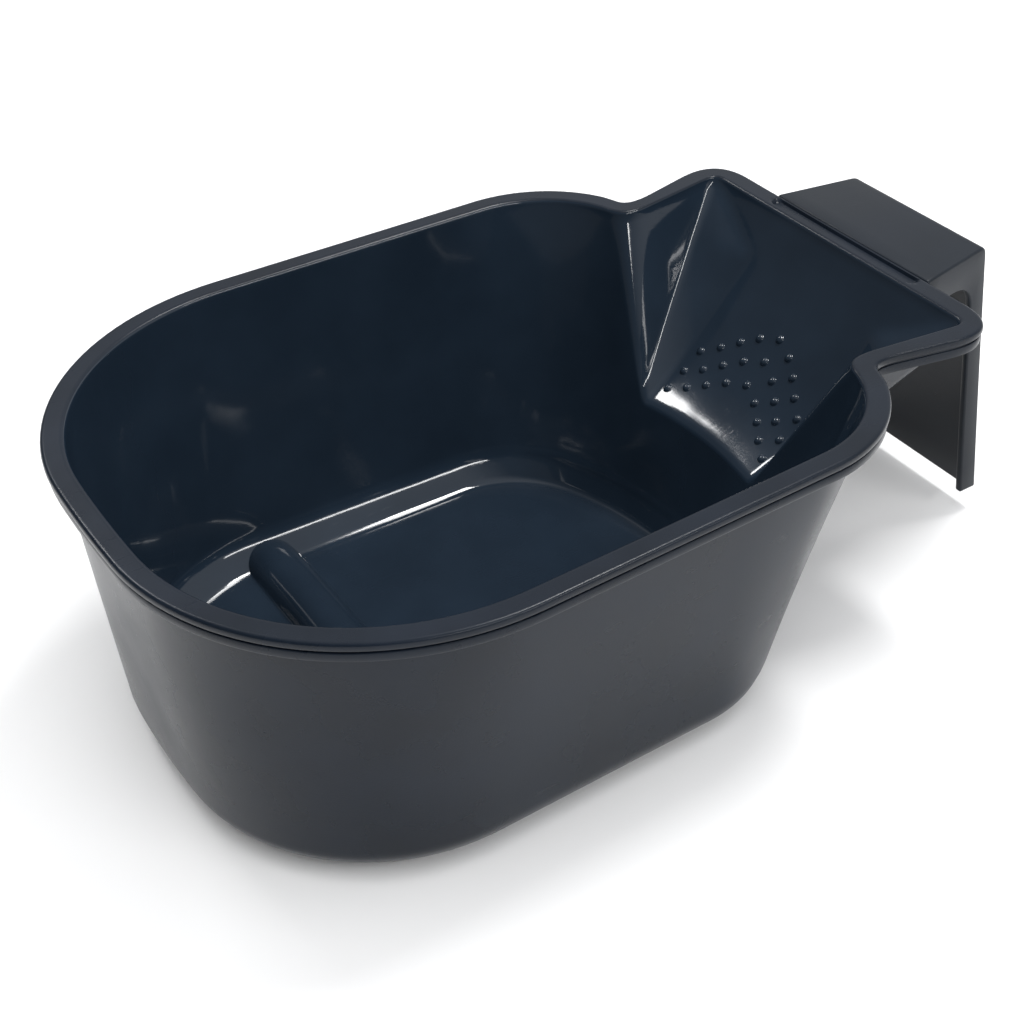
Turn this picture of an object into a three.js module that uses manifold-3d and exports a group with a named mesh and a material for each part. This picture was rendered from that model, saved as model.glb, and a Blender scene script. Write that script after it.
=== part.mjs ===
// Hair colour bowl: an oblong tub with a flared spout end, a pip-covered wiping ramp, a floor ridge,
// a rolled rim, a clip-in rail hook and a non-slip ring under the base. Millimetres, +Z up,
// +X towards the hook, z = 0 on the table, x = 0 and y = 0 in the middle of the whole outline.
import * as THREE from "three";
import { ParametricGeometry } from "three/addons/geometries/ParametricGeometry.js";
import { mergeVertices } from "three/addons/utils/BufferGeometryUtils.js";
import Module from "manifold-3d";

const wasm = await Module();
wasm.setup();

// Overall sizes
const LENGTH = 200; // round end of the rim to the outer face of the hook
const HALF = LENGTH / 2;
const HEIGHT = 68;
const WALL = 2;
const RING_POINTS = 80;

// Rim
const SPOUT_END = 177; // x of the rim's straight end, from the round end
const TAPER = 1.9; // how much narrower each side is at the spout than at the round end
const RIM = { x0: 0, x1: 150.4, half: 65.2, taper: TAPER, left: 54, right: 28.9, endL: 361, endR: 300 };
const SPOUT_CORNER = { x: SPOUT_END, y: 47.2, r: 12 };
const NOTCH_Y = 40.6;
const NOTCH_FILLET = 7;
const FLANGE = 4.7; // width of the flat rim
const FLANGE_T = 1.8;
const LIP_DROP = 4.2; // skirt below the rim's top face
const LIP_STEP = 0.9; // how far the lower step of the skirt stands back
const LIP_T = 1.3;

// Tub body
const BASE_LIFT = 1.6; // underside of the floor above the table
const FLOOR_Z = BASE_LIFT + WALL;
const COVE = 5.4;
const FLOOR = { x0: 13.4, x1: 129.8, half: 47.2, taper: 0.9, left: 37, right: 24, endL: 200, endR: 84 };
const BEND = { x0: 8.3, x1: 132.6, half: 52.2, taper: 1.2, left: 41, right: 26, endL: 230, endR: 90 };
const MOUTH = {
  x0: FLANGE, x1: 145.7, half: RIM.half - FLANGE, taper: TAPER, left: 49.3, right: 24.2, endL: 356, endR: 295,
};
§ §
EXERCISE AIM: Extract the data in full. Keep it word for word.

RESULT FOR THIS TASK:
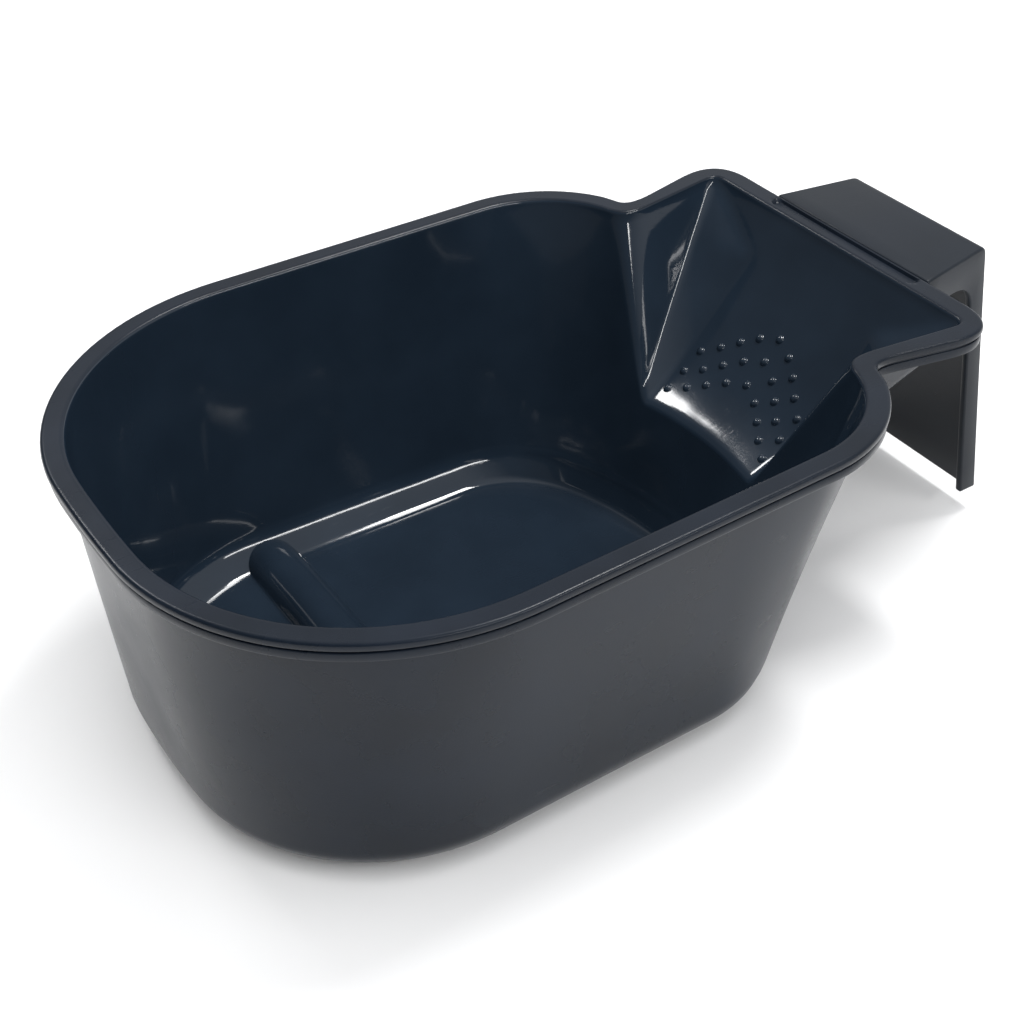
Turn this picture of an object into a three.js module that uses manifold-3d and exports a group with a named mesh and a material for each part. This picture was rendered from that model, saved as model.glb, and a Blender scene script. Write that script after it.
=== part.mjs ===
// Hair colour bowl: an oblong tub with a flared spout end, a pip-covered wiping ramp, a floor ridge,
// a rolled rim, a clip-in rail hook and a non-slip ring under the base. Millimetres, +Z up,
// +X towards the hook, z = 0 on the table, x = 0 and y = 0 in the middle of the whole outline.
import * as THREE from "three";
import { ParametricGeometry } from "three/addons/geometries/ParametricGeometry.js";
import { mergeVertices } from "three/addons/utils/BufferGeometryUtils.js";
import Module from "manifold-3d";

const wasm = await Module();
wasm.setup();

// Overall sizes
const LENGTH = 200; // round end of the rim to the outer face of the hook
const HALF = LENGTH / 2;
const HEIGHT = 68;
const WALL = 2;
const RING_POINTS = 80;

// Rim
const SPOUT_END = 177; // x of the rim's straight end, from the round end
const TAPER = 1.9; // how much narrower each side is at the spout than at the round end
const RIM = { x0: 0, x1: 150.4, half: 65.2, taper: TAPER, left: 54, right: 28.9, endL: 361, endR: 300 };
const SPOUT_CORNER = { x: SPOUT_END, y: 47.2, r: 12 };
const NOTCH_Y = 40.6;
const NOTCH_FILLET = 7;
const FLANGE = 4.7; // width of the flat rim
const FLANGE_T = 1.8;
const LIP_DROP = 4.2; // skirt below the rim's top face
const LIP_STEP = 0.9; // how far the lower step of the skirt stands back
const LIP_T = 1.3;

// Tub body
const BASE_LIFT = 1.6; // underside of the floor above the table
const FLOOR_Z = BASE_LIFT + WALL;
const COVE = 5.4;
const FLOOR = { x0: 13.4, x1: 129.8, half: 47.2, taper: 0.9, left: 37, right: 24, endL: 200, endR: 84 };
const BEND = { x0: 8.3, x1: 132.6, half: 52.2, taper: 1.2, left: 41, right: 26, endL: 230, endR: 90 };
const MOUTH = {
  x0: FLANGE, x1: 145.7, half: RIM.half - FLANGE, taper: TAPER, left: 49.3, right: 24.2, endL: 356, endR: 295,
};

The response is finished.